Communication Protocols

Structured Messages

class AgentMessage(BaseModel):
    sender: str
    recipient: str
    message_type: Literal["request", "response", "info", "error"]
    content: dict
    requires_response: bool
    deadline: Optional[datetime]
    priority: int = 5

Shared State

class SharedState:
    def __init__(self):
        self.state = {}
        self.locks = {}

    async def read(self, key: str) -> Any:
        return self.state.get(key)

    async def write(self, key: str, value: Any, agent_id: str):
        async with self.locks.setdefault(key, asyncio.Lock()):
            self.state[key] = {
                "value": value,
                "updated_by": agent_id,
                "updated_at": now()
            }

Error Handling in Multi-Agent Systems

class ResilientMultiAgent:
    async def run_with_fallback(
        self,
        task: str,
        primary_agent: Agent,
        fallback_agent: Agent
    ) -> str:
        try:
            result = await asyncio.wait_for(
                primary_agent.run(task),
                timeout=30.0
            )
            if self.validate_result(result):
                return result
        except Exception as e:
            self.log_error(primary_agent, e)

        # Fallback
        return await fallback_agent.run(task)

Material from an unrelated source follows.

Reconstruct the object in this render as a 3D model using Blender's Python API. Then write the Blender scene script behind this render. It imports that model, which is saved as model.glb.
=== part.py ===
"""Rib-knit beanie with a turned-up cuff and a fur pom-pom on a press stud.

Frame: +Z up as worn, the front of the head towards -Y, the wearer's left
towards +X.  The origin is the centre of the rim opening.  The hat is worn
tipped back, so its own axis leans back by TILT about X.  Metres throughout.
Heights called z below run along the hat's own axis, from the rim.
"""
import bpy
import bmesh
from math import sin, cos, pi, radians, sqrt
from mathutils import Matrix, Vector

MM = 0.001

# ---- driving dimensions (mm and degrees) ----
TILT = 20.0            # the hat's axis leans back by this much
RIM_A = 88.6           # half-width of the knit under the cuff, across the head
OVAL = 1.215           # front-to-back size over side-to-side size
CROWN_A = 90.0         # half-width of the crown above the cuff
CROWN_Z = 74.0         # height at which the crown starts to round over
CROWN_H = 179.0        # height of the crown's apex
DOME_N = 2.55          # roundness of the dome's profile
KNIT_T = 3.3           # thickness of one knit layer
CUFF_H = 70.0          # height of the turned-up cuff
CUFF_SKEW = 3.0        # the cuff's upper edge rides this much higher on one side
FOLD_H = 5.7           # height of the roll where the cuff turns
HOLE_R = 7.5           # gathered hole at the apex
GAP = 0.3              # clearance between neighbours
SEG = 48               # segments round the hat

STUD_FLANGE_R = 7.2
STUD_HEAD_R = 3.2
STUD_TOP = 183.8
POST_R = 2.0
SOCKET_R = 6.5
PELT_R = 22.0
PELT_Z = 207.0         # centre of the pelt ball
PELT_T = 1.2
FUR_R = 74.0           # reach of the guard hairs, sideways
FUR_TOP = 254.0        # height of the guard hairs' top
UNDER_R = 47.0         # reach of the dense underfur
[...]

    async def run_with_retry(
        self,
        task: str,
        agent: Agent,
        max_retries: int = 3
    ) -> str:
        last_error = None
        for attempt in range(max_retries):
            try:
                return await agent.run(task)
            except RecoverableError as e:
                last_error = e
                await asyncio.sleep(2 ** attempt)

        raise MaxRetriesExceeded(last_error)

Observability

class MultiAgentTracer:
    def trace_execution(self, system_id: str):
        return ExecutionTrace(
            system_id=system_id,
            spans=[]
        )

    def start_agent_span(
        self,
        trace: ExecutionTrace,
        agent_id: str,
        task: str
    ) -> Span:
        span = Span(
            trace_id=trace.id,
            agent_id=agent_id,
            task=task,
            start_time=now()
        )
        trace.spans.append(span)
        return span

    def end_agent_span(
        self,
        span: Span,
        result: str,
        tokens_used: int
    ):
        span.end_time = now()
        span.result = result
        span.tokens_used = tokens_used

Conclusion

Multi-agent architectures unlock capabilities single agents can't achieve. Choose your pattern based on task structure, start simple, and add complexity only when needed. And always—always—build in observability from day one.